Parmi une grande quantité de mesures nouvelles projetées par l’Empereur pour un avenir plus tranquille, son idée favorite avait été, la paix obtenue et le repos conquis, de ne plus vivre que pour les épurations administratives et les améliorations locales ; de se voir en tournées perpétuelles dans les départements : il eût visité et non parcouru, campé et non voyagé ; il eût fait usage de ses propres chevaux, se fût entouré de l’impératrice, du roi de Rome, de toute sa cour. Toutefois il eût voulu que ce grand attirail n’eût été onéreux à personne, mais plutôt un bienfait pour tous : une tenture des Gobelins et tous les accessoires, tramés à sa suite, eussent meublé, décoré ses stations. Les autres personnes de la cour, disait-il, eussent été logées à la craie chez les bourgeois, qui eussent regardé leurs hôtes comme un bienfait plutôt qu’un fardeau, parce qu’ils eussent toujours été pour eux la certitude de quelque avantage ou de quelques faveurs. « C’est là, continuait-il, que j’eusse pu, dans chaque lieu, prévenir les fraudes, châtier les dilapidateurs ; ordonner des édifices, des ponts, des chemins ; dessécher des marais, fertiliser des terres, etc… Si le Ciel alors, continuait-il, m’eût accordé quelques années, assurément j’aurais fait de Paris la capitale de l’univers, et de toute la France un véritable roman. » Il répétait souvent ces dernières paroles : que de gens déjà auront dit cela, ou le répéteront avec lui !

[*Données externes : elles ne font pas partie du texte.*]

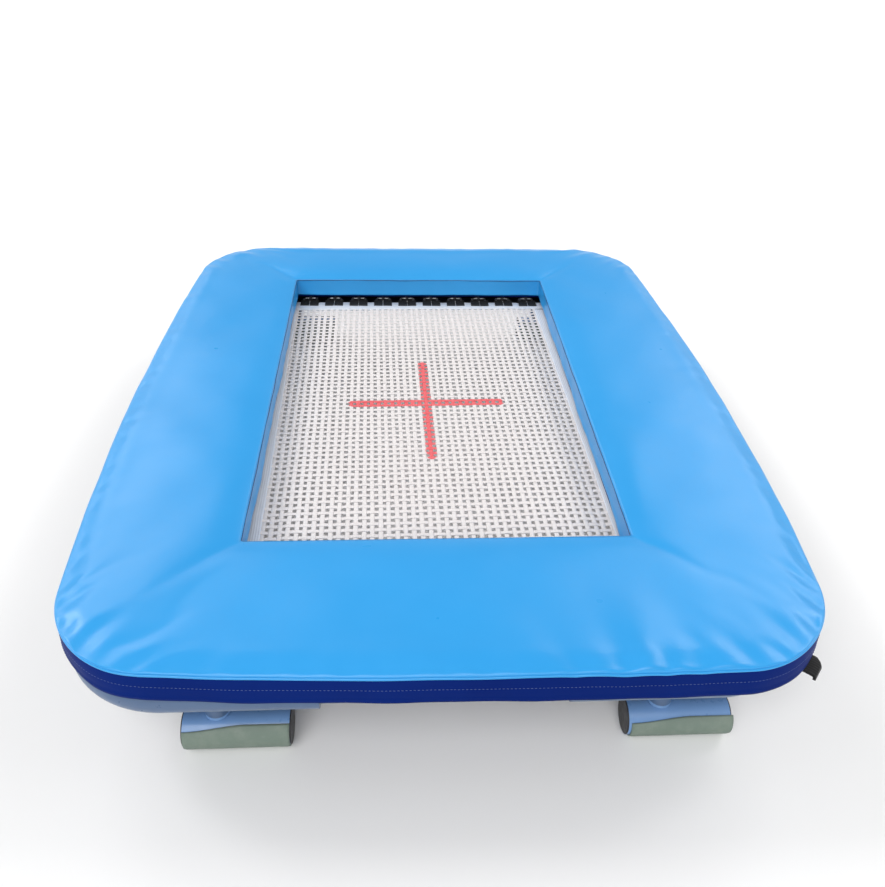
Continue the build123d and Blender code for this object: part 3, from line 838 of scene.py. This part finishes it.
class Bundle:
    """Collects ribbons or tubes into one mesh."""

    def __init__(self):
        self.vertices, self.faces, self.uv, self.count = [], [], [], 0

    def add(self, vertices, faces, uv):
        self.vertices.append(vertices)
        self.uv.append(uv)
        self.faces.extend([[i + self.count for i in f] for f in faces])
        self.count += len(vertices)

    def piece(self, name, material):
        piece = new_piece(name, np.concatenate(self.vertices), self.faces, material)
        lay_uv(piece, np.concatenate(self.uv))
        piece.data.update()
        return piece


def turned(x, y):
    """The bed is woven and hung about a degree out of square with the window."""
    return x - bed_turn * (y - middle_y), y + bed_turn * x


def make_bed():
    web_x, web_y = web_high.x - web_low.x, web_high.y - web_low.y
    long_count = round(web_x / strap_gap_x) + 1
    cross_count = round(web_y / strap_gap_y) + 2
    xs = (np.arange(long_count) - (long_count - 1) / 2) * strap_gap_x
    ys = middle_y + (np.arange(cross_count) - (cross_count - 1) / 2) * strap_gap_y
    random = np.random.RandomState(5)
    xs = xs + np.where(np.arange(long_count) % 2 == 0, 0.28, -0.28) * MM
    bed = Bundle()
    per = 4
    rim = 6 * MM
    z_wave = bed_z + 0.9 * MM

    def strap(fixed, crossings, index, runs_along_y):
        steps = np.arange((len(crossings) - 1) * per + 1) / per
        travel = np.interp(steps, np.arange(len(crossings)), crossings)
        sway = ripple(travel, 100 + index + (500 if runs_along_y else 0), [(0.19, 0.28), (0.061, 0.16)])
        parity = (index + (0 if runs_along_y else 1)) % 2
        wave = weave_rise * np.cos(math.pi * (steps + parity))
        travel[0] -= rim
        travel[-1] += rim
        across_value = fixed + sway
        x_here = across_value if runs_along_y else travel
        valley = 1.7 * MM * near(np.abs(x_here), web_high.x - 17 * MM, 15 * MM)
        x, y = turned(across_value, travel) if runs_along_y else turned(travel, across_value)
        path = np.column_stack([x, y, z_wave + wave - valley])
        twist = 0.05 * np.sin(math.pi * steps + index)
        across = np.zeros((len(path), 3))
        across[:, 0 if runs_along_y else 1] = np.cos(twist)
        across[:, 2] = np.sin(twist)
        width = strap_width * (1 + random.uniform(-0.05, 0.05))
        bed.add(*ribbon(path, across, UP, width, strap_thick))

    for i, x in enumerate(xs):
        strap(x, ys, i, True)
    for j, y in enumerate(ys):
        strap(y, xs, j, False)
    web = bed.piece("bed_straps", bed_webbing)
    belongs(web, "bed", "white_webbing", "bed_web")

    hem_pieces = make_hem()


def make_hem():
    """A folded tape over each edge of the bed, sewn with four rows; its inner edge follows the straps."""
    tapes = Bundle()
    half_x = hem_high.x
    half_y = (hem_high.y - hem_low.y) / 2
    thickness = hem_high.z - hem_low.z
    stitch_middles, stitch_directions = [], []
    for side, along_y in ((-1, True), (1, True), (-1, False), (1, False)):
        reach = half_y - hem_width if along_y else half_x
        travel = np.append(np.arange(-reach, reach, 6 * MM), reach)
        seed = 70 + side + (10 if along_y else 0)
        lift = ripple(travel, seed, [(0.11, 0.35), (0.037, 0.22)])
        sway = ripple(travel, seed + 5, [(0.3, 0.5), (0.08, 0.3)])
        outer = side * (half_x if along_y else half_y)
        inner = outer - side * hem_width + sway
        inner = inner - bed_turn * travel if along_y else inner + bed_turn * travel
        middle, width = (inner + outer) / 2, np.abs(outer - inner)
        rise = lift + (0.0 if along_y else 0.2 * MM)
        beside = np.column_stack([middle, middle_y + travel] if along_y else [travel, middle_y + middle])
        path = np.column_stack([beside, bed_z + rise])
        across, direction = (1.0, 0.0, 0.0), (0.0, 1.0, 0.0)
        if not along_y:
            across, direction = direction, across
        tapes.add(*ribbon(path, across, UP, width, thickness, 0.1))
        places = np.arange(-reach + 6 * MM, reach - 6 * MM, 5.5 * MM)
        z = np.interp(places, travel, path[:, 2]) + thickness / 2 + 0.05 * MM
        for row in (0.08, 0.16, 0.55, 0.92):
            line = np.interp(places, travel, inner + (outer - inner) * row)
            xy = [line, middle_y + places] if along_y else [places, middle_y + line]
            stitch_middles.append(np.column_stack([*xy, z]))
            stitch_directions.append(np.tile(direction, (len(places), 1)))
    hem = tapes.piece("bed_hem_tape", hem_webbing)
    belongs(hem, "bed", "white_webbing", "bed_hem")
    middles, directions = map(np.concatenate, (stitch_middles, stitch_directions))
    stitches = capsules(
        "bed_hem_stitches", middles, directions, UP, 3.8 * MM, 0.8 * MM, 0.5 * MM, white_thread
    )
    belongs(stitches, "bed", "white_webbing")
    return [hem, stitches]


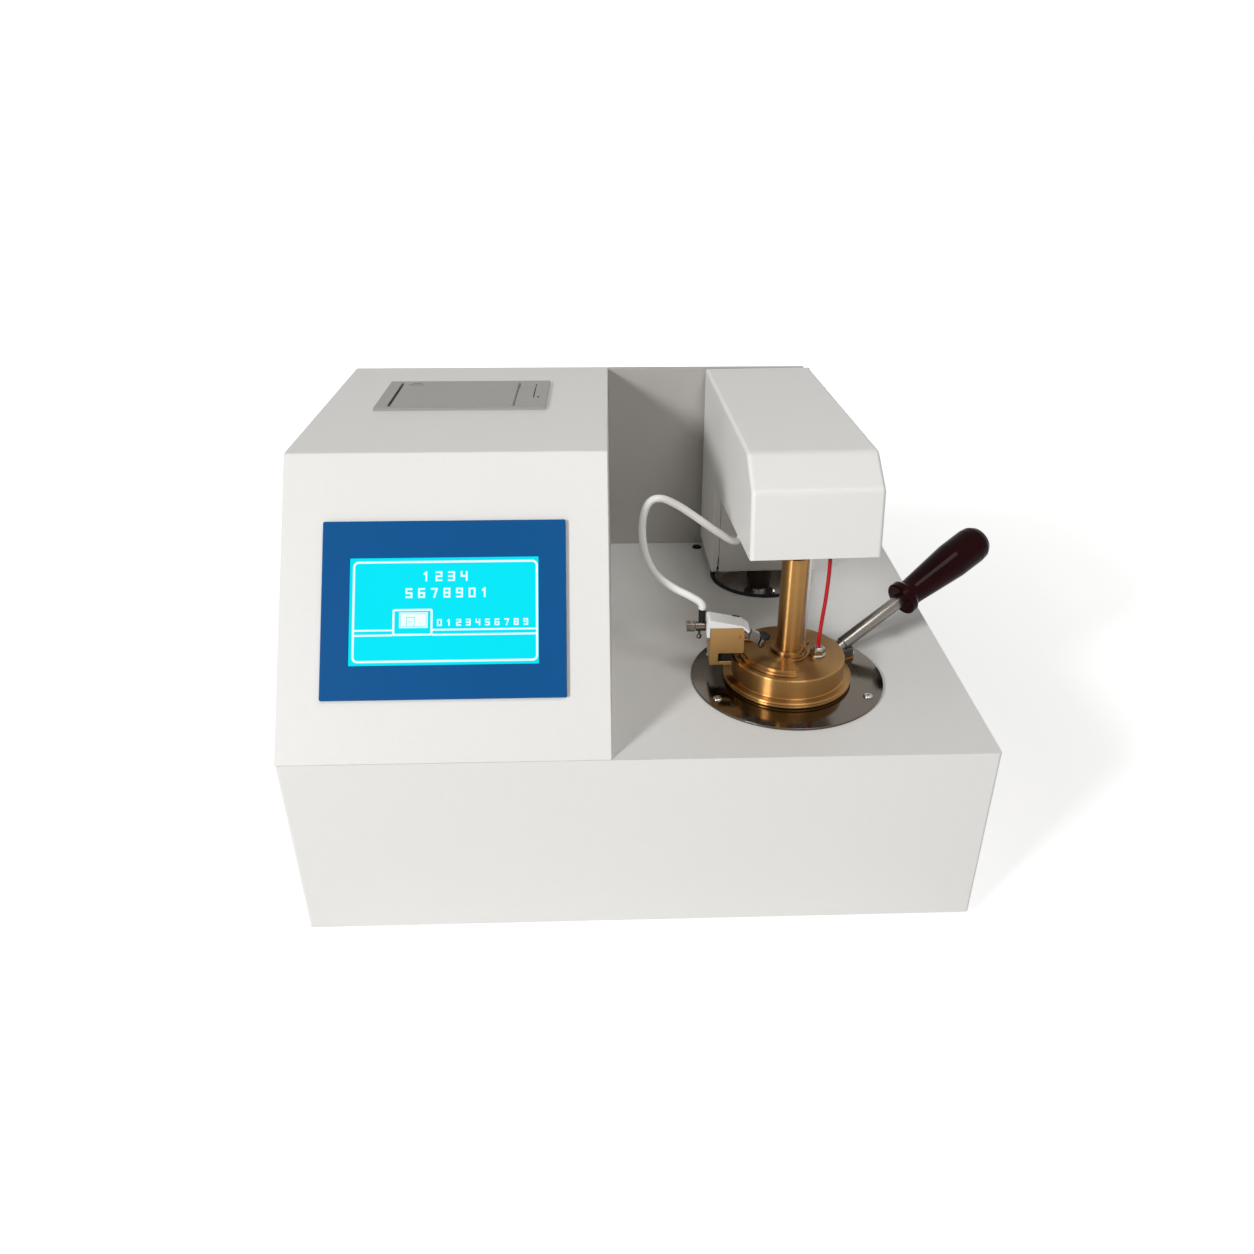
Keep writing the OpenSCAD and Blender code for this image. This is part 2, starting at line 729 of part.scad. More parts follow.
module shutter_motor() {
    color("dimgray") in_case() translate([stove_x, stove_y, tray_z + 3]) translate(shutter_motor_at) {
        cylinder(26, r = 12);
        translate([0, 0, -10]) cylinder(10, r = 2.5);
    }
}

// Brass tube from the arm down to the lid, on its slotted collar
module drive_tube() {
    color("goldenrod") at_stove() difference() {
        rotate_extrude() polygon([
            [5.5, lid_top], [collar_r, lid_top], [collar_r, lid_top + 4.2], [collar_r - 0.8, lid_top + 5],
            [drive_tube_d / 2, lid_top + 5], [drive_tube_d / 2, tube_top - 2.2],
            [tube_neck_r, tube_top - 2.2], [tube_neck_r, tube_top], [5.5, tube_top]
        ]);
        translate([0, 0, lid_top + 2.4]) sector(collar_r + 1, collar_r - 1.9, 300, 350, 9);
    }
}

// Lid: a drum on a wide rim, hollow below, with its ports through the roof
module lid() {
    color("goldenrod") at_stove() difference() {
        rotate_extrude() polygon([
            [0, lid_top], [0, lid_top - lid_roof], [cup_bore_d / 2, lid_top - lid_roof],
            [cup_bore_d / 2, lid_z],
            [lid_rim_r - 0.5, lid_z], [lid_rim_r, lid_z + 0.5], [lid_rim_r, lid_z + lid_rim_t - 0.5],
            [lid_rim_r - 0.5, lid_z + lid_rim_t], [drum_r + 1, lid_z + lid_rim_t],
            [drum_r, lid_z + lid_rim_t + 1], [drum_r, lid_top - 0.6], [drum_r - 0.6, lid_top]
        ]);
        cylinder(60, r = 5.5);
        rotate([0, 0, port_turn]) translate([port_r, 0, 0]) cylinder(60, r = port_d / 2);
        sector_port(222);
        translate([sensor_at[0], sensor_at[1], 0]) cylinder(60, r = 3);
    }
}

// Vent port through the lid's roof, under the shutter
module sector_port(turn) {
    translate([0, 0, lid_top - 6]) sector(24, 15, turn - 5, turn + 5, 12);
}

module sensor_nut() {
    color("silver") at_stove() translate([sensor_at[0], sensor_at[1], lid_top]) difference() {
        union() {
            cylinder(1.2, r = 4.9);
            translate([0, 0, 1.2]) cylinder(3.6, r = 4.6, $fn = 6);
            translate([0, 0, 4.8]) cylinder(1.4, r = 3);
            translate([0, 0, -3.4]) cylinder(3.4, r = 3);
        }
        translate([0, 0, -9]) cylinder(40, r = 1.6);
    }
}

module sensor_probe() {
    color("silver") at_stove() translate([sensor_at[0], sensor_at[1], -26]) {
        cylinder(lid_top + 26 + 5, r = 1.6);
        sphere(1.6);
    }
}

module sensor_lead() {
    color("firebrick") in_case() swept_tube(lead_route, lead_d / 2, 8);
}

// Brass bracket astride the lid's left edge, notched to clear the lid and shutter
module ignition_bracket() {
    left = 244.5;
    right = 265.5;
    front = 78;
    rear = 98;
    color("goldenrod") in_case() translate([0, 0, deck_z]) difference() {
        union() {
            translate([left, front, 13]) cube([right - left, 1.5, 25]);
            translate([left, front, 13]) cube([1.5, rear - front + 1.5, 25]);
            translate([left, rear, lid_top]) cube([right - left + 11, 1.5, 20]);
            translate([right - 3, rear, lid_top]) cube([14, 9, 1.5]);
        }
        translate([247.8, front - 1, 15.5]) cube([30, 4, 6]);
        translate([260, front - 1, 10]) cube([30, 4, 6]);
        translate([right, rear - 1, lid_top + 12]) cube([30, 4, 30]);
        translate([torch_pivot[0], front - 5, torch_pivot[2]]) rotate([-90, 0, 0]) cylinder(40, r = 1.2);
        translate([272, rear + 5.5, 0]) cylinder(60, r = 1.6);
    }
}

// White moulded cover on the bracket, chamfered at the nozzle's corner
module ignition_cap() {
    color("white") in_case() translate([0, 0, deck_z + 38]) difference() {
        union() {
            linear_extrude(3.6) polygon([[244, 77], [267, 77], [271, 84], [268, 95], [262, 101], [244, 101]]);
            translate([242.6, 77, -10]) cube([1.8, 8, 13.6]);
        }
        translate([258, 93, 2.6]) rotate([0, 0, -18]) cube([6, 1.6, 9]);
    }
}

// Needle valve for the pilot gas: body along X, hose barb standing on it
module needle_valve() {
    color("silver") in_case() translate([0, 90, deck_z + 35]) {
        difference() {
            translate([237, 0, 0]) rotate([0, 90, 0]) cylinder(7.5, r = 3);
            translate([236, 0, 0]) rotate([0, 90, 0]) cylinder(4.2, r = 1.4 + running);
        }
        translate([241, 0, 2]) cylinder(10, r = 1.9);
        translate([239.4, -1, -6.5]) cylinder(5, r = 0.8);
        translate([239.4, -1, -6.5]) sphere(1.7);
    }
}

module gas_hose() {
    color("white") in_case() swept_tube(hose_route, hose_d / 2, 8);
}

// Shutter: two stepped leaves on a hub round the collar, and the lug for its rod
module shutter() {
    color("goldenrod") at_stove() translate([0, 0, shutter_z]) difference() {
        union() {
            ring(12.7, collar_r + gap, shutter_step);
            sector(31, 12, 183, 270, shutter_step);
            translate([0, 0, shutter_step]) sector(28.6, 12, 183, 270, shutter_t - shutter_step);
            rotate([0, 0, rod_turn]) translate([12, -3, 0]) cube([7, 6, shutter_step]);
        }
        rotate([0, 0, rod_turn]) translate([rod_orbit_r, 0, -3]) cylinder(9, r = rod_d / 2);
    }
}

// Rod behind the tube that turns the shutter, with its crank above the tube
module shutter_rod() {
    color("dimgray") at_stove() rotate([0, 0, rod_turn]) {
        translate([rod_orbit_r, 0, shutter_z]) cylinder(crank_z + 1 - shutter_z, r = rod_d / 2);
        translate([0, 0, crank_z]) ring(6.2, 2.6, 2.2);
        translate([4.6, -2.5, crank_z]) cube([13.8, 5, 2.2]);
    }
}

// Test flame lever: pivoted in the bracket, over the cap's corner and down to the jet
module torch_lever() {
    px = torch_pivot[0];
    pz = torch_pivot[2];
    tip = [stove_x + port_r * cos(port_turn), stove_y + port_r * sin(port_turn)];
    color("silver") in_case() translate([0, 0, deck_z]) {
        translate([px, 79.8, pz]) rotate([-90, 0, 0]) cylinder(17.9, r = 3);
        translate([px, 77, pz]) rotate([-90, 0, 0]) cylinder(22.5, r = 1.2 - running);
        translate([0, 90, 0]) rotate([90, 0, 0]) linear_extrude(3)
            polygon([[px - 2, pz], [px + 3, pz - 1.5], [263, 31.5], [263, 35], [259, 35]]);
        translate([259, 80.5, 31.5]) cube([4.5, 9.5, 3.5]);
        difference() {
            translate([0, tip[1] + 4.5, 0]) rotate([90, 0, 0]) linear_extrude(7) polygon([
                [259, 31.5], [266, 31.5], [271, 31], [279.4, 31],
                [279.4, 33], [274, 34], [267, 35.4], [259, 35.4]
            ]);
            translate([255, 70, 20]) cube([11.3, 10, 30]);
        }
        translate([tip[0], tip[1], 26]) cylinder(1.2, r1 = 1.3, r2 = 1.9);
        translate([tip[0], tip[1], 27.2]) cylinder(4, r = 1.9);
        translate([tip[0], tip[1], 30.7]) cylinder(3.8, r = 3.4);
    }
}

module valve_knob() {
    color("silver") in_case() translate([0, 90, deck_z + 35]) rotate([0, 90, 0]) {
        translate([0, 0, 236.4]) cylinder(3.5, r = 1.4);
        translate([0, 0, 231.6]) difference() {
            cylinder(5, r = 3.4);
            for (a = [0 : 30 : 330]) rotate([0, 0, a]) translate([3.6, 0, -1]) cylinder(9, r = 0.5);
        }
    }
}

// Stirrer: shaft with two pairs of pitched blades in the cup
module stirrer() {
    color("silver") at_stove() {
        translate([0, 0, -40]) cylinder(40 + tray_z - deck_z + 4, r = 2);
        translate([0, 0, pulley_z]) pulley();
        for (b = [[-34, 19], [2, 10]]) for (side = [0, 180]) rotate([0, 0, side])
            translate([b[1] / 2 + 1, 0, b[0]]) rotate([45, 0, 0]) cube([b[1] - 2, 8, 1.4], center = true);
        for (z = [-34, 2]) translate([0, 0, z - 3.5]) cylinder(7, r = 3.4);
    }
}

// Brass test cup: thin wall below a broad flange, with the tongue for the handle
module cup() {
    wall = 1.6;
    r = cup_bore_d / 2;
    rim = flange_z + flange_t;
    color("goldenrod") at_stove() {
        rotate_extrude() polygon([
            [0, rim - cup_depth], [r - 1.5, rim - cup_depth], [r, rim - cup_depth + 1.5], [r, rim],
            [cup_flange_d / 2 - 0.4, rim], [cup_flange_d / 2, rim - 0.4], [cup_flange_d / 2, flange_z + 0.4],
            [cup_flange_d / 2 - 0.4, flange_z], [r + wall, flange_z], [r + wall, rim - cup_depth - 1.2],
            [r + wall - 1.2, rim - cup_depth - 2.4], [0, rim - cup_depth - 2.4]
        ]);
        rotate([0, 0, handle_turn]) difference() {
            translate([38.5, -6, flange_z]) cube([12, 12, flange_t]);
            translate([47, 0, 0]) cylinder(20, r = 1.5);
        }
    }
}

// Local frame of the cup's handle: Z along the handle, from its root on the flange
module along_handle() {
    at_stove() rotate([0, 0, handle_turn]) translate([handle_root_r, 0, handle_root_z])
        rotate([0, 90 - handle_rise, 0]) children();
}

// Steel rod of the handle, with the foot that is screwed to the cup's tongue
module handle_rod() {
    color("silver") {
        difference() {
            along_handle() translate([0, 0, 2]) cylinder(61, r = handle_rod_r);
            at_stove() translate([0, 0, flange_z + flange_t - 30]) cylinder(30, r = 90);
            at_stove() cylinder(60, r = lid_rim_r + gap);
        }
        at_stove() rotate([0, 0, handle_turn]) translate([lid_rim_r + 0.8, -5.5, flange_z + flange_t])
            cube([9.5, 11, 3.4]);
    }
}

// Turned grip with its collar and rounded end
module handle_grip() {
    collar = 57;
    end = handle_l - grip_end_r;
    color("maroon") along_handle() rotate_extrude() {
        polygon([
            [0, 63], [handle_rod_r, 63], [handle_rod_r, collar], [10.8, collar], [11.4, collar + 1],
            [11.4, collar + 5], [10.2, collar + 6.4], [9, collar + 7.4], [9, collar + 11], [grip_end_r, end - 14],
            [grip_end_r, end], [0, end]
        ]);
        translate([0, end]) intersection() {
            circle(grip_end_r);
            square(grip_end_r);
        }
    }
}

base_cover();
tower_cover();
rear_wall();
rear_panel();
floor_plate();
feet();
deck_grommet();
display_bezel();
touch_glass();
display_module();
printer_frame();
printer_door();
platen_roller();
paper_roll();
feed_button();
power_inlet();
power_switch();
cooling_fan_frame();
cooling_fan_rotor();
fan_guard();
gas_inlet();
control_board();
power_supply();
stove_plate();
stove_screws();
heater_block();
stove_can();
spacer_ring();
opening_trim();
lift_pan();
lift_sleeve();
lift_motor();
lift_stage();
lift_post();
lift_carrier();
post_boot();
arm_cover();
arm_bottom_plate();
column_plate();
stirrer_motor();
motor_pulley();
stirrer_belt();
shutter_motor();
drive_tube();
lid();
sensor_nut();
sensor_probe();
sensor_lead();
ignition_bracket();
ignition_cap();
needle_valve();
gas_hose();
shutter();
shutter_rod();
torch_lever();
valve_knob();
stirrer();
cup();
handle_rod();
handle_grip();
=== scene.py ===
# Flash point tester: the finished pieces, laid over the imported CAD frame.

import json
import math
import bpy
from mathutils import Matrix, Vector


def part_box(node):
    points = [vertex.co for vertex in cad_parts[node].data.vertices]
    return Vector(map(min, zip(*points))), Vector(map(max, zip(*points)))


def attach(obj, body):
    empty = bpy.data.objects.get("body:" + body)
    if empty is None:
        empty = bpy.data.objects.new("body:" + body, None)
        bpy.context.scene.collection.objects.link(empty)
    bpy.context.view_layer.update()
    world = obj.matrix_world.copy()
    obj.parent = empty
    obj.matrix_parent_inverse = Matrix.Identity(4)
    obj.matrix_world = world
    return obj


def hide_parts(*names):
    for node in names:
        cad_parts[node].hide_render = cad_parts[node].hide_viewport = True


bl_info = {
    "name": "Flash point tester",
    "version": (1, 0, 0),
    "blender": (4, 5, 0),
    "location": "3D View > Sidebar > Tester",
    "description": "Builds the finished pieces of a bench flash point tester over its CAD frame",
    "category": "Object",
}

import bmesh
import bpy
from bpy.props import FloatProperty, FloatVectorProperty, IntProperty, PointerProperty
from mathutils import Matrix, Vector

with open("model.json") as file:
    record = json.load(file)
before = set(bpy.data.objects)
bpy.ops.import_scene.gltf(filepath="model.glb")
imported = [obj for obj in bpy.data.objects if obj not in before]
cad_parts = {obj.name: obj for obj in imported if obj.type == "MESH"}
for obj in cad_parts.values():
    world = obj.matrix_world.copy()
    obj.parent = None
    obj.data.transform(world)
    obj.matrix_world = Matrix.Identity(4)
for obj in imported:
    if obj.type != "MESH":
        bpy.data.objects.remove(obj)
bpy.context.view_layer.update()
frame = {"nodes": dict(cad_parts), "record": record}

MM = 0.001

# Places taken from the frame: the case's corner, the deck, the stove's axis and the lift post
CASE = Vector((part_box("base_cover")[0].x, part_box("base_cover")[0].y, 0))
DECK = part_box("base_cover")[1].z
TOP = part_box("tower_cover")[1].z
TOWER_TOP_Y = 108 * MM
SLOPE = math.atan(TOWER_TOP_Y / (TOP - DECK))
STOVE = (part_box("stove_plate")[0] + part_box("stove_plate")[1]) / 2
POST = (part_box("lift_post")[0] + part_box("lift_post")[1]) / 2
TRIM = (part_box("opening_trim")[0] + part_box("opening_trim")[1]) / 2

BODY_OF = {node: body for body, nodes in frame["record"]["behaviour"]["bodies"].items() for node in nodes}
SLOT_OF = {part["node"]: part["material_slot"] for part in frame["record"]["subparts"]}


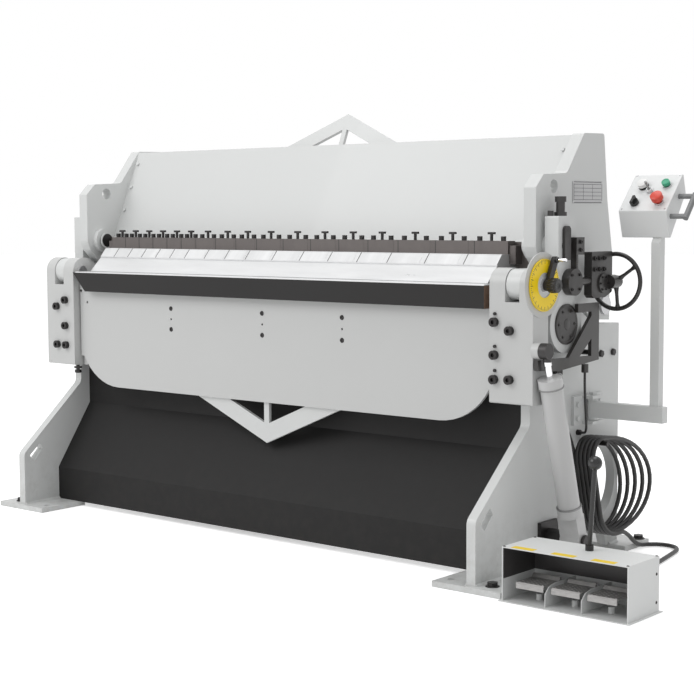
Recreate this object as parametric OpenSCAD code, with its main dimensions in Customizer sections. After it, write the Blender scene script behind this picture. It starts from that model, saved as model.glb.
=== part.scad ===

Jeu d’échecs venu de la Chine – Présentation des capitaines de la flotte de la Chine.


Mercredi 6.

L’Empereur est monté à cheval à sept heures ; il m’a dit d’appeler mon fils pour nous accompagner ; c’était une grande faveur. Durant notre promenade, l’Empereur est descendu cinq ou six fois pour regarder, à l’aide d’une lunette, des vaisseaux qui étaient en vue ; il en a reconnu un pour être hollandais : les trois couleurs sont toujours pour nous un objet de sentiment et de vive émotion. Dans une de ces stations, le cheval le plus fringant de la bande s’est échappé, il a fallu le poursuivre longtemps ; mon fils a gagné ses éperons ; il l’a ramené triomphant, et l’Empereur a remarqué que dans un tournoi ce serait une victoire.